PVT Sampling and Why Bottomhole Samples Matter

Accurate live-oil properties require a sample that still holds its original dissolved gas, which means capturing fluid before it crosses the bubble point. A bottomhole sample taken with the well flowing above bubble point preserves the true Rs and Bo, while a surface recombination must mix separator oil and gas back in the measured ratio. Getting this wrong in a deep Montney volatile-oil well, where Bo can exceed 2.0 and condensate yield is high, throws off original-oil-in-place estimates by double-digit percentages and misprices a development that may carry hundreds of millions of dollars in capital.

Related Terms

Live oil is defined relative to its Bubble Point, the pressure threshold where dissolved gas begins to evolve and two-phase flow starts. Its volume behaviour is quantified by the Formation Volume Factor, which converts reservoir barrels to stock-tank barrels through shrinkage. The dissolved-gas content is measured as the Gas Oil Ratio, and at surface the gas is liberated in stages through a Separator train designed around the expected solution-gas volume.
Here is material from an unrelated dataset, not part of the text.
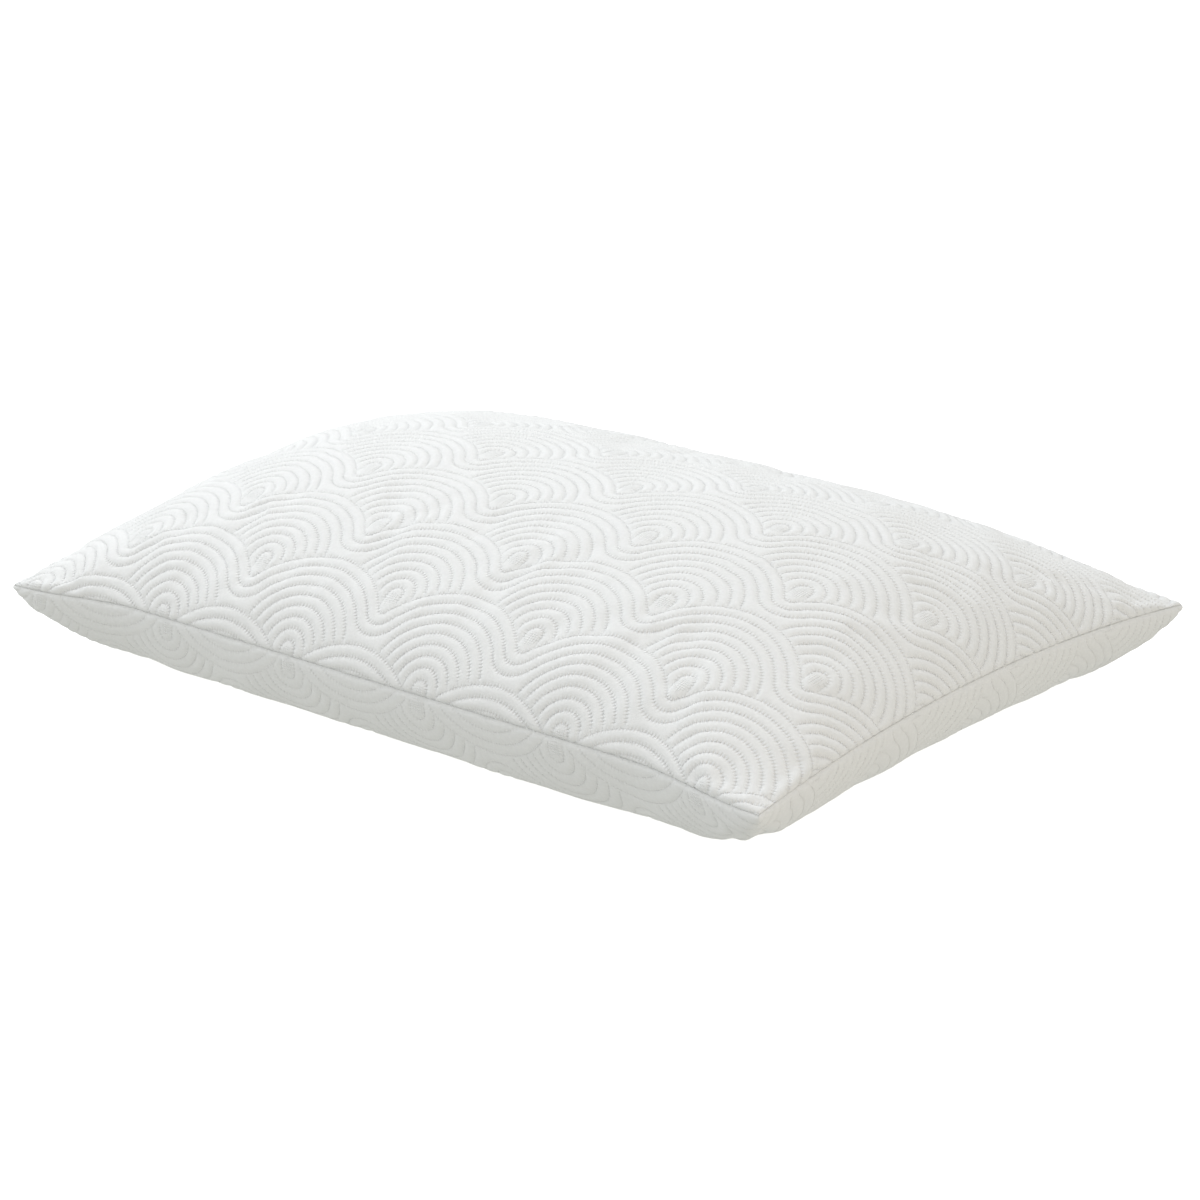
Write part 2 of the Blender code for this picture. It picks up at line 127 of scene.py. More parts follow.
FAN_WIDTH = 0.1285  # from one fan's eye to the next in its row
ROW_STEP = 0.0617  # from one row of eyes to the next
FIRST_EYE = (-0.2076, -0.2598)  # in the cloth, measured from the middle of the panel
STITCH = 0.0028
STITCH_QUARTERS = np.array([0.125, 0.375, 0.625, 0.875])  # four points along each stitch
QUARTER = STITCH / len(STITCH_QUARTERS)
LINES = 9  # the lines of a fan are arcs about its eye, the first one outermost
WAVES = 3  # the first ones run on from fan to fan; the rest stop on the row below
OUTER_RADIUS = 0.0789
LINE_PITCH = 0.0090
TROUGH_HEIGHT = 0.0445  # of the outermost line between two fans, over their eyes
FAN_NARROWING = 1.052  # the arcs are this much taller than they are wide
STOP_SHORT = 0.0011  # from an arc's end to the line that it stops on
ARC_TAIL = 0.02  # how far below the eye an arc's straight ends are followed
ARC_STEPS, TAIL_STEPS, WAVE_STEPS = 800, 100, 1200  # fine steps along each line
NEARBY = 1e-4  # how far ahead and behind a line's direction is taken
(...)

WCSB Field Scenario: Bubble-Point Management in a Cardium Waterflood at Pembina

An operator developing a Cardium light-oil pool at Pembina measures a reservoir pressure of 19,000 kPa and a bubble point of 14,500 kPa from PVT analysis, with a solution gas-oil ratio near 110 standard cubic metres per cubic metre and a Bo of 1.32. Early primary wells produced energetically but gas-oil ratios climbed as localised pressure fell below bubble point near the wellbores, signalling wasteful free-gas production and declining oil rate. The team initiates a waterflood, injecting at roughly CAD 12 per cubic metre of treated water to hold reservoir pressure above the bubble point.

By keeping pressure above 14,500 kPa across the pattern, the operator preserves solution gas in the oil, sustains oil mobility, and lifts expected recovery from a primary 12 percent toward 28 percent of original oil in place. On a pool of 40 million barrels, that incremental recovery is worth several hundred million Canadian dollars, all hinging on managing the live oil relative to its bubble point.